A conceptual figurehead, Mr. DOB is composed of hybrid, incompatible identities: innocence and sensuality, East and the West, predator and prey, high art and mass production. Emblazoned across two monumental silver panels, the searing scarlet visage of And Then, and Then and Then and Then and Then (Red) exemplifies the juncture at which Murakami’s practice falls, fusing and reconfiguring the quintessential tenets of traditional Japanese aesthetics with the Americanization of Asian culture that occurred across the second half of the Twentieth Century.

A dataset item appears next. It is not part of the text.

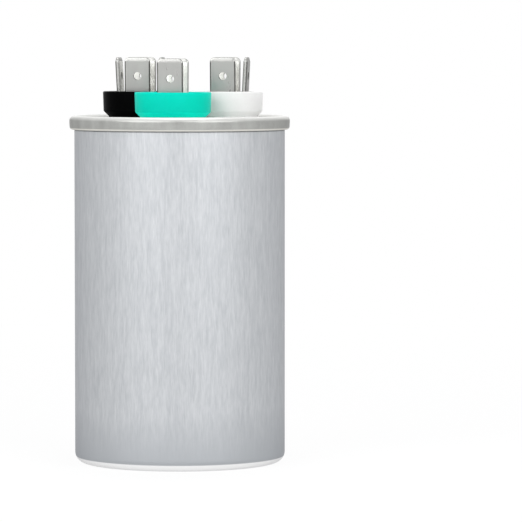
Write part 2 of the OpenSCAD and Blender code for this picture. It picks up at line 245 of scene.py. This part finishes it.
def makeCanFinish(look):
    # drawn aluminium brushed up and down, painted darker towards the bottom as shade, with a
    # painted reflection as a light band round its bottom corner
    finish, tree, shader = startFinish("brushedAluminium", look)
    space = grainSpace(tree, look)
    streak = addNoise(tree, space, look["streak"], detail=4)
    hairline = addNoise(tree, space, look["hairline"], detail=3)
    grain = blendValues(tree, streak, hairline, look["mix"])
    dressShader(tree, shader, look, grain, grain)
    return finish


looks = {
    "tinPlate": {
        "metallic": 0.4,
        "gloss": 0.15,
        # painted shade: the dark edge tint darkens the seam towards its silhouette
        "edgeTint": (0.15, 0.15, 0.14),
        "stretch": (1, 1, 0.5),
        "dark": (0.3, 0.303, 0.29),
        "light": (0.405, 0.41, 0.395),
        "tones": [
            # painted shade: the seam's outer face keeps the darker tin, and the lid inside 19.9 mm
            # from the axis goes over to a lighter tin
            ("X", 20.3, 19.9, (0.62, 0.62, 0.6)),
            # painted highlight: the seam's top goes lighter from 64.2 mm up
            ("Z", 64.2, 65.0, (0.8, 0.8, 0.78)),
            # painted reflection: the seam's lower lip goes pale below 62.8 mm
            ("Z", 62.8, 62.68, (0.72, 0.71, 0.66)),
        ],
        "broad": 380,
        "fine": 5000,
        "mix": 0.2,
        "rough": (0.3, 0.38),
        "bump": 0.05,
        "bumpDepth": 0.008,
    },
    "tabTin": {
        "metallic": 0.6,
        # painted shade: the dark edge tint darkens the tabs towards their edges
        "edgeTint": (0.25, 0.25, 0.24),
        "dark": (0.385, 0.385, 0.373),
        "light": (0.415, 0.415, 0.402),
        "stretch": (1, 1, 0.4),
        "broad": 350,
        "fine": 3000,
        "mix": 0.1,
        "rough": (0.26, 0.34),
        "bump": 0.04,
        "bumpDepth": 0.006,
    },
    # painted reflection: a lighter copy of the tab tin for the tabs' inner faces
    "paintedLitTin": {
        "metallic": 0.6,
        "edgeTint": (0.5, 0.5, 0.48),
        "dark": (0.72, 0.72, 0.69),
        "light": (0.78, 0.78, 0.75),
        "stretch": (1, 1, 0.4),
        "broad": 350,
        "fine": 3000,
        "mix": 0.1,
        "rough": (0.24, 0.32),
        "bump": 0.04,
        "bumpDepth": 0.006,
    },
    # painted shade: a dark copy of the tab tin for the outer bevels, also the sheared walls of the
    # holes
    "shearedTinAndPaintedShade": {
        "metallic": 0.6,
        "edgeTint": (0.25, 0.25, 0.24),
        "dark": (0.08, 0.08, 0.076),
        "light": (0.14, 0.14, 0.133),
        "broad": 900,
        "fine": 4000,
        "rough": (0.35, 0.5),
    },
    "rivetTin": {
        "metallic": 0.8,
        "dark": (0.55, 0.55, 0.54),
        "light": (0.72, 0.72, 0.7),
        "broad": 900,
        "fine": 5000,
        "rough": (0.3, 0.45),
    },
    "blackPlastic": {
        "gloss": 0.01,
        "dark": (0.0008, 0.0008, 0.0009),
        "light": (0.0018, 0.0018, 0.002),
        "broad": 300,
        "fine": 2600,
        "rough": (0.34, 0.46),
        "bump": 0.12,
        "bumpDepth": 0.01,
    },
    "tealPlastic": {
        "gloss": 0.03,
        "translucent": 0.5,
        "lightReach": (1, 5, 4),
        "dark": (0.001, 0.58, 0.435),
        "light": (0.003, 0.62, 0.465),
        # painted light: the chamfer under 65.7 mm goes lighter, as if lit from below
        "tones": [("Z", 65.9, 65.7, (0.004, 0.92, 0.66))],
        "broad": 260,
        "fine": 2600,
        "rough": (0.34, 0.46),
        "bump": 0.12,
        "bumpDepth": 0.01,
    },
    "whitePlastic": {
        "gloss": 0.3,
        "translucent": 0.4,
        "lightReach": (4, 4, 4),
        "dark": (0.8, 0.8, 0.79),
        "light": (0.84, 0.84, 0.83),
        # painted light: the chamfer under 65.7 mm goes lighter, as if lit from below
        "tones": [("Z", 65.9, 65.7, (0.95, 0.95, 0.94))],
        "broad": 260,
        "fine": 2600,
        "rough": (0.34, 0.46),
        "bump": 0.12,
        "bumpDepth": 0.01,
    },
    "sealRubber": {
        "gloss": 0.3,
        "dark": (0.02, 0.02, 0.02),
        "light": (0.045, 0.045, 0.045),
        "broad": 500,
        "fine": 4000,
        "rough": (0.55, 0.75),
    },
    "sealingCompound": {
        "dark": (0.09, 0.09, 0.1),
        "light": (0.16, 0.16, 0.17),
        "broad": 800,
        "fine": 5000,
        "rough": (0.45, 0.65),
    },
    "naturalPlastic": {
        "gloss": 0.4,
        "dark": (0.76, 0.73, 0.64),
        "light": (0.86, 0.84, 0.77),
        "broad": 250,
        "fine": 3000,
        "rough": (0.35, 0.5),
    },
    "tinnedCopper": {
        "metallic": 0.9,
        "dark": (0.6, 0.59, 0.56),
        "light": (0.76, 0.76, 0.74),
        "broad": 700,
        "fine": 5000,
        "rough": (0.25, 0.45),
    },
    "sprayedZinc": {
        "metallic": 0.7,
        "dark": (0.3, 0.3, 0.31),
        "light": (0.52, 0.52, 0.53),
        "broad": 1500,
        "fine": 6000,
        "mix": 0.6,
        "rough": (0.6, 0.85),
        "bump": 0.6,
        "bumpDepth": 0.06,
    },
    "woundFilm": {
        "metallic": 0.6,
        "turned": True,
        "dark": (0.42, 0.47, 0.53),
        "light": (0.6, 0.65, 0.71),
        "broad": 3000,
        "fine": 14000,
        "rough": (0.15, 0.3),
        "bumpDepth": 0.01,
    },
    "filmWrap": {
        "turned": True,
        "dark": (0.7, 0.66, 0.42),
        "light": (0.82, 0.78, 0.56),
        "broad": 1500,
        "fine": 9000,
        "rough": (0.15, 0.3),
        "bumpDepth": 0.01,
    },
    "linerBoard": {
        "gloss": 0.2,
        "stretch": (1, 1, 0.15),
        "dark": (0.5, 0.4, 0.27),
        "light": (0.68, 0.58, 0.43),
        "broad": 600,
        "fine": 5000,
        "rough": (0.7, 0.9),
        "bump": 0.3,
        "bumpDepth": 0.03,
    },
    "coreTube": {
        "gloss": 0.4,
        "stretch": (1, 1, 0.1),
        "dark": (0.8, 0.8, 0.79),
        "light": (0.88, 0.88, 0.87),
        "broad": 500,
        "fine": 4000,
        "rough": (0.35, 0.5),
    },
}
finishes = {name: makeFinish(name, plainLook | look) for name, look in looks.items()}
finishes["brushedAluminium"] = makeCanFinish(plainLook | canFinishLook)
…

Given the foundation of Japanese painting in decorative arts and a two-dimensional perspective, Murakami pays tribute to Japanese classical representation through his so-called Super Flat realm, exemplified in the enormous visage of the present work. The foremost figure of Murakami’s Super Flat world, here, DOB is stunningly rendered across a double-panel format highly reminiscent of ancient Japanese painted folding screens and multi-paneled ink drawings; straddling two painterly worlds, the binary structure alludes to the decentralized compositions inherent to traditional Japanese art, while the centralized depiction of Mr. DOB lends itself to the heyday of Western Pop art. With acute sensibility and astute perception, Murakami delves into the significance behind the nonsensical mass-media motifs which permeate our contemporary cultural sphere. Recognizing and responding to the basic consumer’s innate desire for the next, burgeoning wave of commercial desire, he offers a figurehead for contemporary capitalist consumerism, elevated and transformed into a symbol for art at the highest levels.